From Artistic Director Robert Falls
A little more than two years ago, I traveled to Arena Stage in Washington, D.C. to see a new work by a young playwright who was just beginning to receive notice, Sarah Ruhl. I was already familiar with several of her works, including Eurydice, a play I admired greatly, and we had recently committed to producing The Clean House at the Goodman. What I’d heard about this new play intrigued me, and I approached that performance with anticipation.
I was not disappointed. Sarah’s play, entitled Passion Play: a cycle in three parts was one of the most original and passionate pieces of theater I had seen in many years: a sprawling, imaginative, provocative work that used the theater and the history of three very different eras to focus on questions central to our own time, questions concerning morality, religion, politics and the role of art in defining ourselves and our world. It was a stunning piece of work, witty and unsettling and thought-provoking. It was also clear to me that the play was still evolving, that Sarah was still anxious to keep exploring the many issues that were part of Passion Play. Realizing that new, large-scale works don’t always receive another production in which to find their final form, I immediately began talking to Sarah about bringing the play to the Goodman, where I knew that she would find audiences receptive to her work and ambitions.
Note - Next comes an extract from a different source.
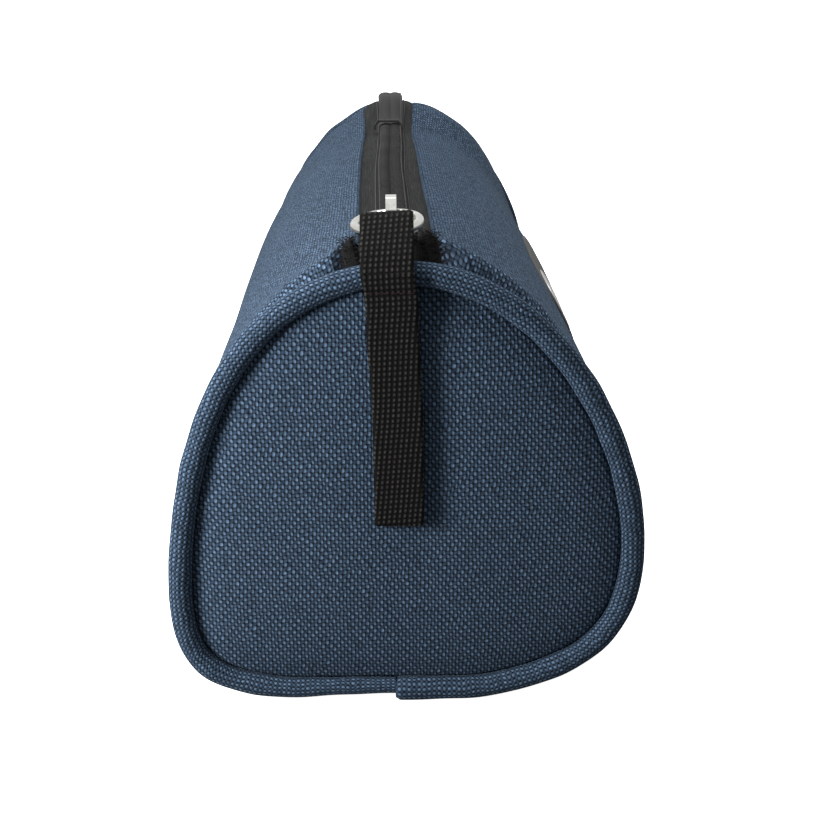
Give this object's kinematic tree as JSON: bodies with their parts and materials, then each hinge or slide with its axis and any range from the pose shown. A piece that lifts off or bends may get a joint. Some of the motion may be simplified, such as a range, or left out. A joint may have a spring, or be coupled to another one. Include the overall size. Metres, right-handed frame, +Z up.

Sarah began work on Passion Play over a decade ago, after reading about the staging of the Oberammergau Passion play and the blurring of the line between performance and reality that actors experienced when playing such roles as Jesus or Mary. But as the commingling of politics, religion and morality have become more marked in our society in the past 10 years, Sarah began to address other questions, principally (as she writes in her introduction to the play) “how leaders use, mis-use and legislate religion for their own political aims, and how leaders turn themselves into political icons.” Later in this introduction she writes, “More and more, it seems to me that the separation between church and state is coming into question in our country. We are a divided nation. And the more divided we are, the less we talk about what divides us. The left is perceived of as anti-religious ideological secularists; the right as religious zealots.” How do we, Sarah asks, find our way through these differences? In a world of seemingly insurmountable divisions, can we hope to find common ground?
Like many complex plays, Passion Play offers no tidy solutions to these problems, no ready fixes for issues that are enormously complicated. But what Sarah does give us is a forum for ideas and our emotional responses to them, an eloquent, entertaining and very affecting theatrical event that allows us to gather together in one room and contemplate our world, our community, ourselves. Ultimately, Passion Play is about the theater itself, doing what it does best, in Sarah’s words: giving us the opportunity “to meditate on what we can do to affect change in very solemn times indeed.”